December 11, 2015
“Direct your children onto the right path, and when they are older, they will not leave it.”
Pr 22:6 NLT
Sometimes raising teenagers can be like sending an astronaut into space. Early space probes launched from Cape Canaveral in the 1960s created anxiety for the safety of the astronauts. It was especially intense when the spacecraft was reentering the earth’s atmosphere. At the most dangerous part of the journey, negative ions would accumulate around the heat shield and interfere with radio contact for about seven minutes. Seven-very-long-minutes! Finally the reassuring voice of Chris Kraft would break in and say, “We’ve made contact with Colonel Glenn again.
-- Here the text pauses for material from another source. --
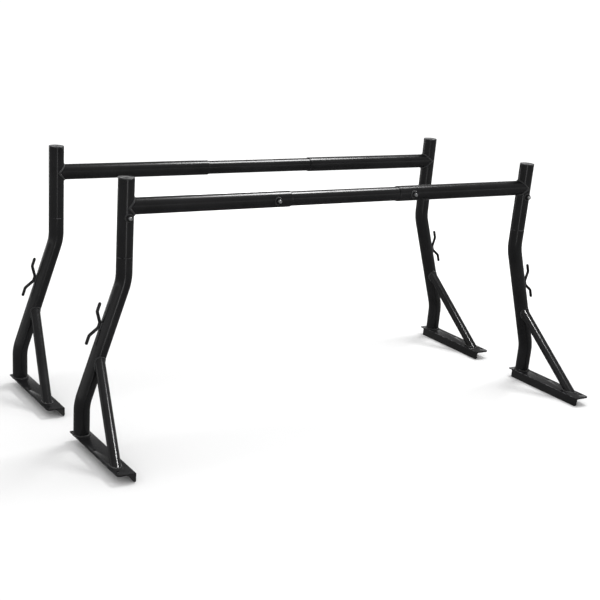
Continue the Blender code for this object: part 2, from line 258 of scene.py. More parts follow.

Everything is A-OK.” In a very real sense, adolescence can be like that spacecraft. After the training of childhood, a thirteen-year-old is blasted into space with a flurry. Then something like “negative ions” begins to interfere with communication just as the adults want to be assured of the child’s safety. Why won’t your teen talk to you? Why has he or she disappeared behind a wall of silence? It’s a confusing and terrifying time. Fortunately, in a few years the first scratchy signals will begin to come through again and contact will be reestablished. The negative environment will gradually dissipate, and the “splashdown” during the early twenties can be a wonderful reunion for both generations. What should you as a parent do during this time? First, you must pray for them and stand on the truth of God’s Word: “Direct your children onto the right path, and when they are older, they will not leave it.” Second, you must exercise patience. “Let patience have its perfect work, that you may be perfect and complete, lacking nothing” (Jas 1:4 NKJV).